How do you expect to keep your kids off the pole if you give them stripper names to begin with? It's all the in spelling:
Just an observation but why flirt with danger. I bet there aren't many Jane's and Agnes's on velvet covered stages in plastic stripper shoes.
If I were serious about losing weight, the first thing I would do is buy nonfat plain yogurt, bananas and broccoli crowns. These three items would be the staples of my diet. It really works if these items are the backbone of your meal plans. Alas I am too lazy, instead I'm eating the Yoplait 6 oz major calorie lowfat fruit flavors instead and my vegetable of choice is the canned green bean. But what a wondrous flavor combination in my mouth when I take a bite of banana and a spoon of strawberry yogurt. Yum, yum, yum!

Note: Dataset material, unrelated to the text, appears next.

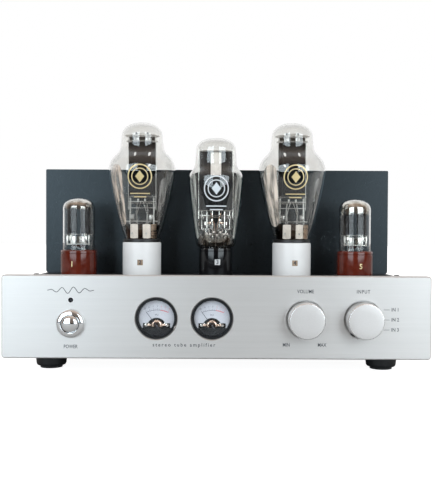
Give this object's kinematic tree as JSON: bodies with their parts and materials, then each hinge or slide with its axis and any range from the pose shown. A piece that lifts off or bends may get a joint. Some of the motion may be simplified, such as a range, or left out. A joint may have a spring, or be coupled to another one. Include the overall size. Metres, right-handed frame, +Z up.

I haven't heard too much recently about stimulus checks. I looked on the IRS website and the last update was from March or something like that. We're supposed to have a check in the mail on June 20 (yes, the one that past) but I heard from a friend that they just got theirs, which was to have been mailed June 4. So, Pkin and I still dream and plan to buy gas with the money -- if it ever comes.
I want leather seats in my next car. Though it will be years before I can think of buying a new car, I still can dream. I would like a silvery exterior with appropriately colored leather seats inside. Pkin is not on board with the plan. He says the leather would burn you in the summer and freeze you in the winter. I've been in my friends' cars with their dark leather seats, heading to summertime lunches in the mid-day 100+ heat that is characteristic of where I work. I've survived, in both pants and skirts. I've never been in freezing weather, it gets to the 30's a few times at about 5 AM during the year. I'm not usually driving at those times.
I just want them. They look so nice and luxurious. I know I deserve them; I know that I would be a better driver simply because my bottom was kissed by the smoothness of cowhides, appropriate tanned of course -- the leather, not my bottom.